Suppose that $f$ is holomorphic on the unit disk $|z|<1$. If $\,\exists$ $r \in (0,1)$ such that $|f(1/n)|\leq r^n$ for $n \in \mathbb{N}$. Then $f=c$ (constant).

I think this problem could be solved by using Cauchy's inequalities formula ( I am not sure) which is: If $f$ is holomorphic in an open set $\Omega$ that contains the closure $C$ of a disc $D$, centered at $z$ and has radius $R$, then

$|f^{(n)}(z)|\leq \dfrac{n! ||f||_C}{R^n} $,

where $||f||_C=\sup_{z \in C}|f(z)|$.

But I don't know how to use it. What is my disc (What are its radius and center?) I have exam in two days, any help is appreciated.

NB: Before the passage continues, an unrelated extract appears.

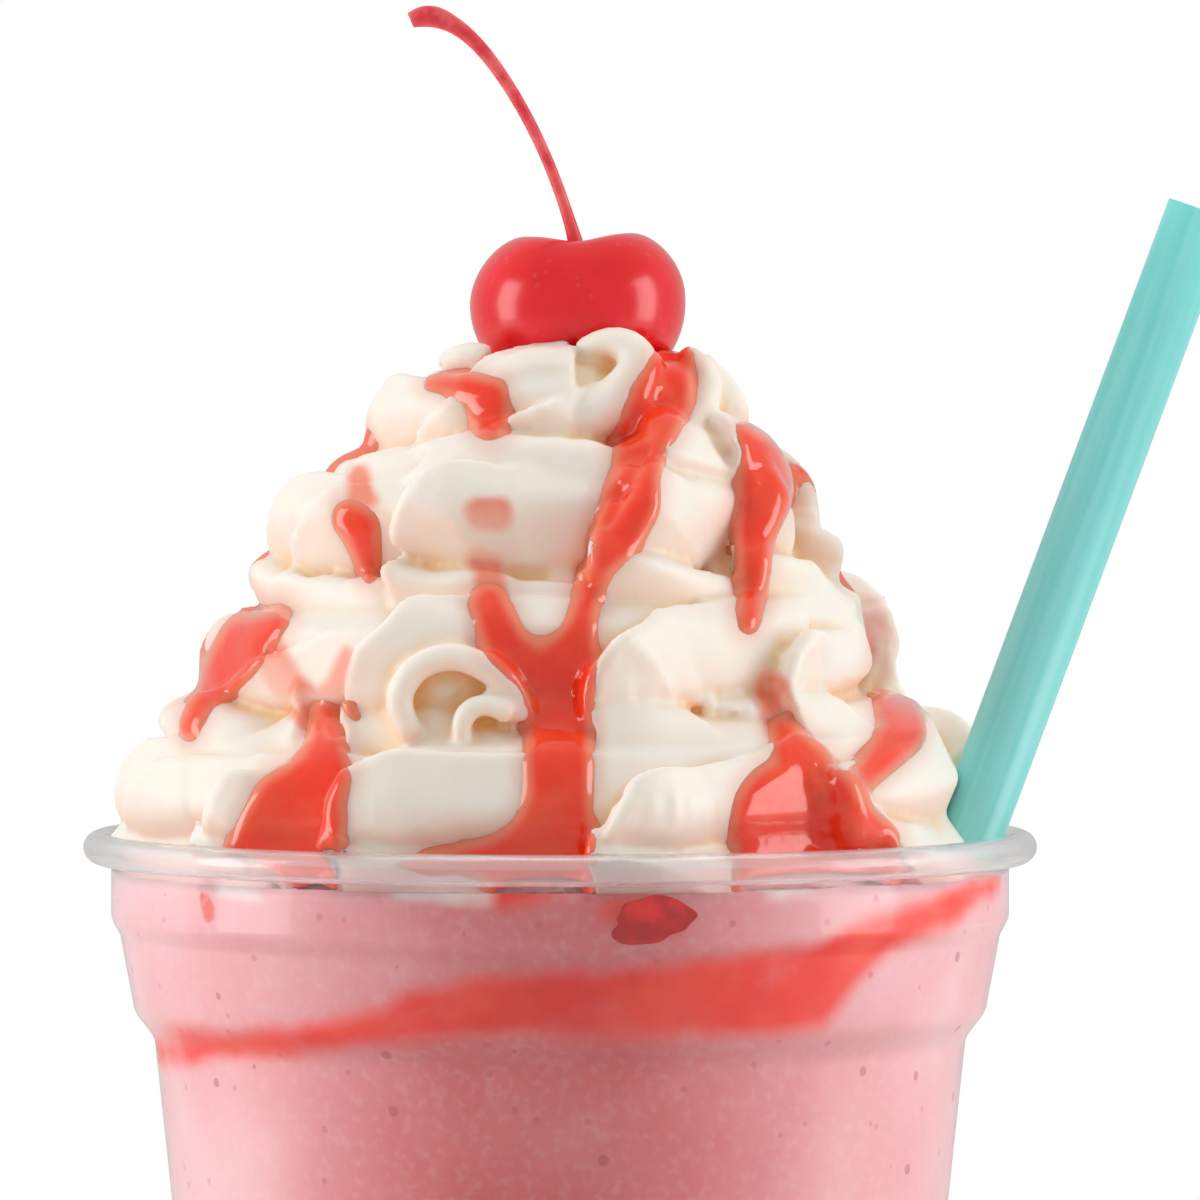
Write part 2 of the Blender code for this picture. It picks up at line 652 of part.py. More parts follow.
def make_cream(collection, space, cutters):
    obj = make_cream_form(CREAM_VOXEL)
    pour_sauce(obj)
    thin = obj.modifiers.new("thin", "DECIMATE")
    thin.ratio = CREAM_FACES / (2 * len(obj.data.polygons))
    add_boolean(obj, space, "INTERSECT")
    for cutter in cutters:
        add_boolean(obj, cutter)
    surface = material("whipped cream", (0.93, 0.87, 0.78), 0.5)
    return finish(obj, "whipped_cream", surface, collection)


def cherry_mesh(name, grow):
    """A wide round fruit with a dimple under its stem and a cleft across its top."""
    bpy.ops.mesh.primitive_uv_sphere_add(segments=28, ring_count=16, radius=CHERRY_RADIUS)
    obj = bpy.context.object
    obj.name = name
    for vertex in obj.data.vertices:
        x, y, z = vertex.co
        from_stem = math.hypot(x, y)
        z *= CHERRY_UPPER if z > 0 else CHERRY_LOWER
        if z > 0:
            z -= DIMPLE_DEPTH * math.exp(-((from_stem / DIMPLE_RADIUS) ** 2))
            z -= CLEFT_DEPTH * math.exp(-((x / (3 * MM)) ** 2)) * min(1.0, from_stem / DIMPLE_RADIUS)
            z += 0.035 * x
        vertex.co = (x, y, z)
    obj.data.update()
    if grow:
        moved = [vertex.co + vertex.normal * grow for vertex in obj.data.vertices]
        for vertex, place_there in zip(obj.data.vertices, moved):
            vertex.co = place_there
    obj.location = CHERRY_PLACE
    return obj


def make_cherry(collection):
    surface = material("cherry skin", (0.66, 0.03, 0.06), 0.2)
    return finish(cherry_mesh("cherry", 0.0), "cherry", surface, collection)


def make_cherry_pocket(collection):
    return as_helper(cherry_mesh("cherry_pocket", GAP), collection)


def make_stem(collection):
    surface = material("cherry stem", (0.74, 0.08, 0.10), 0.4)
    return finish(curve_piece("cherry_stem", STEM), "cherry_stem", surface, collection)


def main():
    clear_scene()
    parts = new_collection("strawberry_milkshake")
    helpers = new_collection("cutters")
    straw_cutter = make_straw_cutter(helpers)
    cherry_pocket = make_cherry_pocket(helpers)
    space = make_cream_space(helpers)
    make_cup(parts)
    make_drink(parts, straw_cutter)
    make_straw(parts)
    make_cherry(parts)
    make_stem(parts)
    make_cream(parts, space, [straw_cutter, cherry_pocket])


if __name__ == "__main__":
    main()
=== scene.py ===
# %% [markdown]
# # Strawberry milkshake with piped cream
# A clear plastic cup holds a strawberry milkshake, with four rings of whipped cream, runs of
# strawberry sauce, a cherry with its stem and a teal straw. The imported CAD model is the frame:
# it says where every piece is. Each cell below dresses one of its solids, in metres, with +Z up.

# %% Load the frame
import math

import bpy
import numpy as np
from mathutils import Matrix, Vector
from mathutils.bvhtree import BVHTree


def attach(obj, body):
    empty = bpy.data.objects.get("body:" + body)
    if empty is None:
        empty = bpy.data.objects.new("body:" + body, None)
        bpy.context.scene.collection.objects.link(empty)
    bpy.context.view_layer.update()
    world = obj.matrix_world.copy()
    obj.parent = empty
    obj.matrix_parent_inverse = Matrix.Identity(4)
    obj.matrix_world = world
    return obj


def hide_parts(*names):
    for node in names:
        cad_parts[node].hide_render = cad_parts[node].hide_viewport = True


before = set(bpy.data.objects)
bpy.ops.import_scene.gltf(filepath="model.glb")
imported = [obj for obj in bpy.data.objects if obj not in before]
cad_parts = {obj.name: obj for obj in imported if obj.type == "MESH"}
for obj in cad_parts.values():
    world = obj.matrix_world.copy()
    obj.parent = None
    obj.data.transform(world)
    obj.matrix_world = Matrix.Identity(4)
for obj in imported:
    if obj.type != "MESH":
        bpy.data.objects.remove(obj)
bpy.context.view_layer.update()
MM = 0.001
print("CAD nodes:", ", ".join(sorted(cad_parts)))

# %% [markdown]
# ## Small helpers
# Operators act on whatever is selected, so each helper first deselects everything and then picks
# its own piece. Finished pieces ride on the frame's only body and may stand for a CAD node.


# %% Selecting, applying and finishing
def pick(*objects):
    """Selects these objects alone, the last one active."""
    bpy.ops.object.select_all(action="DESELECT")
    for obj in objects:
        obj.select_set(True)
    bpy.context.view_layer.objects.active = objects[-1]


def add_primitive(operator, **settings):
    """Adds a primitive with nothing else selected."""
    bpy.ops.object.select_all(action="DESELECT")
    operator(**settings)
    return bpy.context.object


def apply_modifier(obj, kind, **settings):
    """Adds a modifier with these settings and applies it."""
    modifier = obj.modifiers.new(kind.lower(), kind)
    for name, value in settings.items():
        setattr(modifier, name, value)
    pick(obj)
    bpy.ops.object.modifier_apply(modifier=modifier.name)


def settle(obj):
    """Moves the object's place into its mesh."""
    pick(obj)
    bpy.ops.object.transform_apply(location=True, rotation=True, scale=True)


def finish_piece(obj, name, surface, node=None):
    """Names, paints and shades a piece, and ties it to the frame."""
    obj.name = name
    obj.data.materials.clear()
    obj.data.materials.append(surface)
    obj.data.shade_smooth()
    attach(obj, "root")
    if node:
        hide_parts(node)
    print(name, len(obj.data.polygons), "faces")
    return obj


# %% Reading and writing vertices as arrays
def vertex_places(obj):
    places = np.zeros(len(obj.data.vertices) * 3)
    obj.data.vertices.foreach_get("co", places)
    return places.reshape(-1, 3)


def vertex_normals(obj):
    normals = np.zeros(len(obj.data.vertices) * 3)
    obj.data.vertices.foreach_get("normal", normals)
    return normals.reshape(-1, 3)


def move_vertices(obj, places):
    obj.data.vertices.foreach_set("co", np.ascontiguousarray(places).ravel())
    obj.data.update()


def mark(obj, name, values):
    """Stores one number per vertex, which a material reads by name."""
    layer = obj.data.attributes.new(name, "FLOAT", "POINT")
    layer.data.foreach_set("value", np.asarray(values, dtype=np.float32))


def edge_ends(obj):
    ends = np.zeros(len(obj.data.edges) * 2, dtype=np.int32)
    obj.data.edges.foreach_get("vertices", ends)
    return ends.reshape(-1, 2)


def averaged(values, ends, rounds):
    """Spreads values along the edges, so that each becomes the mean of its neighbours' values."""
    a, b = ends.T
    count = np.bincount(a, minlength=len(values)) + np.bincount(b, minlength=len(values))
    columns = values.reshape(len(values), -1).astype(float)
    for _ in range(rounds):
        spread = np.empty_like(columns)
        for k in range(columns.shape[1]):
            spread[:, k] = np.bincount(a, columns[b, k], len(columns))
            spread[:, k] += np.bincount(b, columns[a, k], len(columns))
        columns = 0.5 * columns + 0.5 * spread / np.maximum(count, 1)[:, None]
    return columns.reshape(values.shape)


def soft_step(value, low, high):
    share = np.clip((value - low) / (high - low), 0, 1)
    return share * share * (3 - 2 * share)


# %% [markdown]
# ## Camera, light and floor
# The cup is seen almost level, from far away through a long lens, which keeps its sides nearly
# parallel. Two tall soft boxes at the sides leave bright edges and a deeper middle, a broad one
# above lights the tops of the folds, and the background is plain white for the camera alone.

# %% Camera
VIEW_WIDTH = 123.4 * MM
VIEW_CENTRE = Vector((4.1, 0.0, 144.7)) * MM
VIEW_RISE = math.radians(1.6)
LENS = 300.0
SENSOR = 36.0

distance = VIEW_WIDTH * LENS / SENSOR
bpy.ops.object.camera_add(rotation=(math.pi / 2 - VIEW_RISE, 0, 0))
camera = bpy.context.object
camera.location = VIEW_CENTRE + Vector((0, -math.cos(VIEW_RISE), math.sin(VIEW_RISE))) * distance
camera.data.lens = LENS
camera.data.sensor_width = SENSOR
camera.data.clip_end = 10.0
bpy.context.scene.camera = camera
bpy.context.scene.view_settings.view_transform = "Standard"
print("camera", round(distance, 3), "m away")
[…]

Taking the limit as $n \rightarrow \infty$ you get that $|f(0)| \leq 0$ so that $f(0) =0.$

We can write $f(x) = xg(x)$ where $g$ is holomorphic on the interior unit disk. Notice that $g(0) = f'(0)$. However, $|g(\frac{1}{n})| \leq nr^n$ so repeating what we did for $f$ we have that $g(0)=0$ and in particular that $f'(0)=0$.

You should now generalize this to show that $f^{(n)}(0)=0$.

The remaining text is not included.